[GIT pull] ras fixes for 4.16
From: Thomas Gleixner
Date: Sun Mar 11 2018 - 12:20:00 EST
Linus,
please pull the latest ras-urgent-for-linus git tree from:
git://git.kernel.org/pub/scm/linux/kernel/git/tip/tip.git ras-urgent-for-linus
Two small fixes for RAS/MCE:
- Serialize sysfs changes to avoid concurrent modificaiton of underlying data
- Add microcode revision to Machine Check records.

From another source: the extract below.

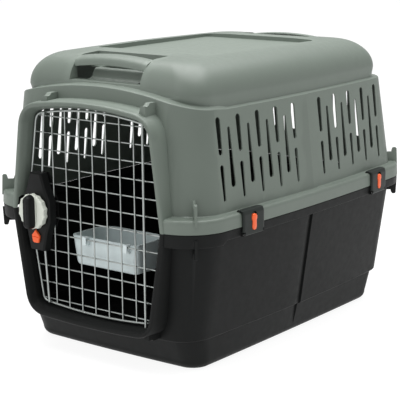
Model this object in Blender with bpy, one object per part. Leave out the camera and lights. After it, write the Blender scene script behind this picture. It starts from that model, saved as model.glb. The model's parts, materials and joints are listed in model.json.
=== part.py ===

This should have been
there forever, but now with the broken microcode versions in the wild
it has become important.
Thanks,
tglx
------------------>
Seunghun Han (1):
x86/MCE: Serialize sysfs changes
Tony Luck (1):
x86/MCE: Save microcode revision in machine check records
arch/x86/include/uapi/asm/mce.h | 1 +
arch/x86/kernel/cpu/mcheck/mce.c | 26 ++++++++++++++++++++++++--
2 files changed, 25 insertions(+), 2 deletions(-)
diff --git a/arch/x86/include/uapi/asm/mce.h b/arch/x86/include/uapi/asm/mce.h
index 91723461dc1f..435db58a7bad 100644
--- a/arch/x86/include/uapi/asm/mce.h
+++ b/arch/x86/include/uapi/asm/mce.h
@@ -30,6 +30,7 @@ struct mce {
__u64 synd; /* MCA_SYND MSR: only valid on SMCA systems */
__u64 ipid; /* MCA_IPID MSR: only valid on SMCA systems */
__u64 ppin; /* Protected Processor Inventory Number */
+ __u32 microcode;/* Microcode revision */
};
#define MCE_GET_RECORD_LEN _IOR('M', 1, int)
diff --git a/arch/x86/kernel/cpu/mcheck/mce.c b/arch/x86/kernel/cpu/mcheck/mce.c
index 8ff94d1e2dce..466f47301334 100644
--- a/arch/x86/kernel/cpu/mcheck/mce.c
+++ b/arch/x86/kernel/cpu/mcheck/mce.c
@@ -56,6 +56,9 @@
static DEFINE_MUTEX(mce_log_mutex);
+/* sysfs synchronization */
+static DEFINE_MUTEX(mce_sysfs_mutex);
+
#define CREATE_TRACE_POINTS
#include <trace/events/mce.h>
@@ -130,6 +133,8 @@ void mce_setup(struct mce *m)
if (this_cpu_has(X86_FEATURE_INTEL_PPIN))
rdmsrl(MSR_PPIN, m->ppin);
+
+ m->microcode = boot_cpu_data.microcode;
}
DEFINE_PER_CPU(struct mce, injectm);
@@ -262,7 +267,7 @@ static void __print_mce(struct mce *m)
*/
pr_emerg(HW_ERR "PROCESSOR %u:%x TIME %llu SOCKET %u APIC %x microcode %x\n",
m->cpuvendor, m->cpuid, m->time, m->socketid, m->apicid,
- cpu_data(m->extcpu).microcode);
+ m->microcode);
}
static void print_mce(struct mce *m)
@@ -2086,6 +2091,7 @@ static ssize_t set_ignore_ce(struct device *s,
if (kstrtou64(buf, 0, &new) < 0)
return -EINVAL;
+ mutex_lock(&mce_sysfs_mutex);
if (mca_cfg.ignore_ce ^ !!new) {
if (new) {
/* disable ce features */
@@ -2098,6 +2104,8 @@ static ssize_t set_ignore_ce(struct device *s,
on_each_cpu(mce_enable_ce, (void *)1, 1);
}
}
+ mutex_unlock(&mce_sysfs_mutex);
+
return size;
}
@@ -2110,6 +2118,7 @@ static ssize_t set_cmci_disabled(struct device *s,
if (kstrtou64(buf, 0, &new) < 0)
return -EINVAL;
+ mutex_lock(&mce_sysfs_mutex);
if (mca_cfg.cmci_disabled ^ !!new) {
if (new) {
/* disable cmci */
@@ -2121,6 +2130,8 @@ static ssize_t set_cmci_disabled(struct device *s,
on_each_cpu(mce_enable_ce, NULL, 1);
}
}
+ mutex_unlock(&mce_sysfs_mutex);
+
return size;
}
@@ -2128,8 +2139,19 @@ static ssize_t store_int_with_restart(struct device *s,
struct device_attribute *attr,
const char *buf, size_t size)
{
- ssize_t ret = device_store_int(s, attr, buf, size);
+ unsigned long old_check_interval = check_interval;
+ ssize_t ret = device_store_ulong(s, attr, buf, size);
+
+ if (check_interval == old_check_interval)
+ return ret;
+
+ if (check_interval < 1)
+ check_interval = 1;
+
+ mutex_lock(&mce_sysfs_mutex);
mce_restart();
+ mutex_unlock(&mce_sysfs_mutex);
+
return ret;
}